Much the way Lewis’s Napoleon is a quarrelsome man who simply wants to blame others and get away from those he finds contemptible (which is most people as it turns out), he finds himself at an astronomical distance from all other people, all alone in a big house with only his complaints to keep him company.
There’s something similar happening in the Gospel reading today. In it we have “a rich man who was dressed in purple and fine linen and who feasted sumptuously every day. And at his gate lay a poor man named Lazarus, covered with sores, who longed to satisfy his hunger what fell from the rich man’s table.”
After each of the two men die, we get Jesus’s description of the afterlife, where the poor man is given rest, because this is simply the fate of the poor according to Jesus’s Sermon on the Plain: “‘Blessed are you who are poor, for yours is the kingdom of God.” And “Blessed are you who are hungry now, for you will be filled.”
And the rich man is “In Hades, where he was being tormented,” which also should be no surprise, if we were to look back to that same Sermon on the Plain: “woe to you who are rich, for you have received your consolation.”And “Woe to you who are full now, for you will be hungry.”
What I’d like to point out though, is that like CS Lewis’s vision of the afterlife, the rich man doesn’t change much, and we can see in his torment a continuation of how he lived his life—aside from the nice suits and Michelin-starred meals, that is. And it shouldn’t be lost on us that a rich man who ignored a poor man in this life won’t even speak directly to the poor man in the afterlife. It’s Abraham that the rich man would speak to; “Abraham, we have some school chums in common, remember? Do me a good turn old boy, and summon that poor man for me.”
And, a man who lived with servants in life still feels like he can tell others what to do. “Father Abraham,” he says, “could you get that Lazarus guy to do something? He should really help me actually, and go and get me a glass of water. I’m parched down here. And could you make sure it comes with ice and a squeeze of lemon?”
Should we be surprised that “a great chasm has been fixed” between Lazarus and the rich man, if in this life, there was already a great chasm between the rich man and Lazarus? Between someone who had already avoided and never spoken directly with the poor man?
The story ends with a number of references to resurrection, and we should be attentive to these as well. Of course, the rich man seems to still think he can tell others what to do as he things of his brothers; “Abraham, be a good boy would you?
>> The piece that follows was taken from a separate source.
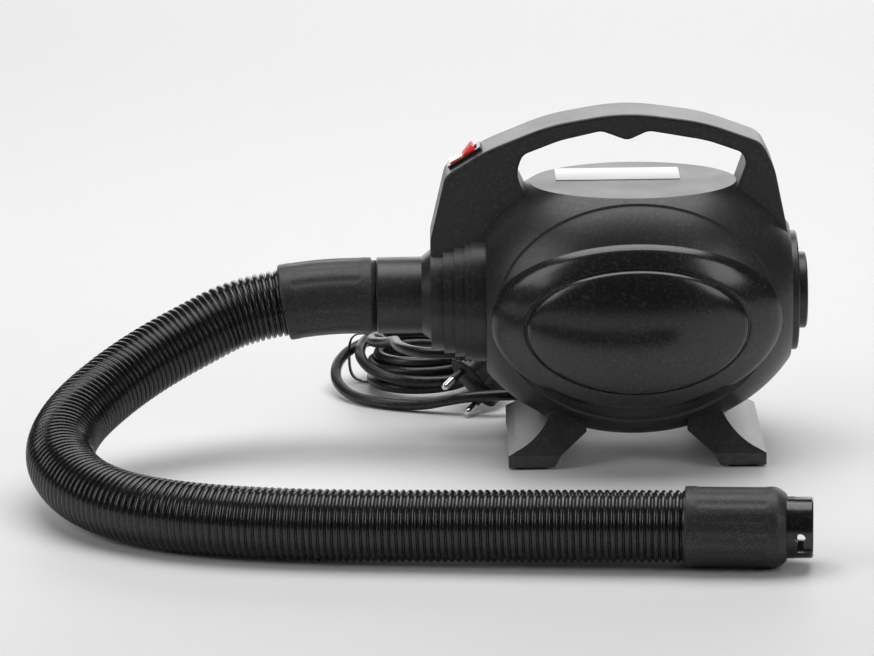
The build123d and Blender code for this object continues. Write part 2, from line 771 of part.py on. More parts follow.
# ================================================================ rocker switch
rocker_view = Plane(origin=switch_plane.origin, x_dir=switch_plane.x_dir, z_dir=(0, -1, 0))

with BuildPart() as switch_frame:
    with BuildSketch(switch_plane):
        RectangleRounded(bezel_len, bezel_wide, bezel_corner)
    extrude(amount=bezel_t)
    with BuildSketch(switch_plane):
        Rectangle(switch_len, switch_wide)
    extrude(amount=-switch_deep)
    with BuildSketch(switch_plane.offset(bezel_t)):
        Rectangle(rocker_len + 2 * rocker_gap, rocker_wide + 2 * free)
    extrude(amount=-bezel_t - switch_deep + 2, mode=Mode.SUBTRACT)
    with BuildSketch(rocker_view):
        with Locations((0, -rocker_pin_drop)):
            Circle(rocker_pin_r + run_fit)
    extrude(amount=rocker_wide / 2 + free + pin_bearing, both=True, mode=Mode.SUBTRACT)
save(switch_frame, "switch_frame")

with BuildPart() as switch_rocker:
    with BuildSketch(rocker_view):
        with Locations(Location((0, -rocker_pin_drop), 0)):
            with Locations(Location((0, 0), rocker_tilt)):
                with BuildLine(mode=Mode.PRIVATE) as rocker_line:
                    Polyline((-rocker_len / 2, 5.6), (0, 4.0), (rocker_len / 2, 5.6),
                             (rocker_len / 2 - 0.4, 0), (3.4, -4.8), (-3.4, -4.8),
                             (-rocker_len / 2 + 0.4, 0), close=True)
                add(make_face(rocker_line.line, mode=Mode.PRIVATE))
    extrude(amount=rocker_wide / 2, both=True)
    with BuildSketch(rocker_view):
        with Locations((0, -rocker_pin_drop)):
            Circle(rocker_pin_r)
    extrude(amount=rocker_wide / 2 + free + pin_bearing - slip, both=True)
save(switch_rocker, "switch_rocker")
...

Would you resurrect Lazarus for me? And then tell him to go visit my brothers?Surely they will believe!” “[I]f someone goes to them from the dead, they will repent.” For Abraham, however, belief and unbelief, even if it is something of a mystery, is still observable and describable: “If they do not listen to Moses and the prophets,” says Abraham, “neither will they be convinced even if someone rises from the dead.”
I’ll end saying a couple of things. This may be a difficult word to hear for those of us who would identify more with the rich man than with Lazarus. And it should be sobering, and it should give pause, and it should be an opportunity for self-reflection on the ways we treat the poor among us. This is intentional on Jesus’s part.
But also, the story reminds us that success in this life doesn’t prepare you for your death. But death and loss in this life might very well prepare you for what’s next. The poor man is the loser here in life, and he is the one in paradise with Abraham; and the winner in this life, a winner who would avoid all the losers of this life, is the who loses the most in the next.
We would also be wise to keep in mind that there has been one among us—like the father who sees his prodigal son a long way off and rushes to embrace him—there has been one among us who can cross even the chasm between Paradise and Hades: and that’s Jesus, the firstborn from the dead, and the harrower of hell, sent even there to bring the dead to life.
And so we should have hope that even the rich man is ensnared in the life of God, and will find grace in torment, and does find the love of God in his heart, and through that, the love of others; that there is still a chance to repent, to treat Lazarus not as a servant but a friend in Christ; and have confidence that grace can penetrate the thickest and stoniest of hearts, and that each of us would be prepared, through our repentance and love of others, for the life of God in the world to come.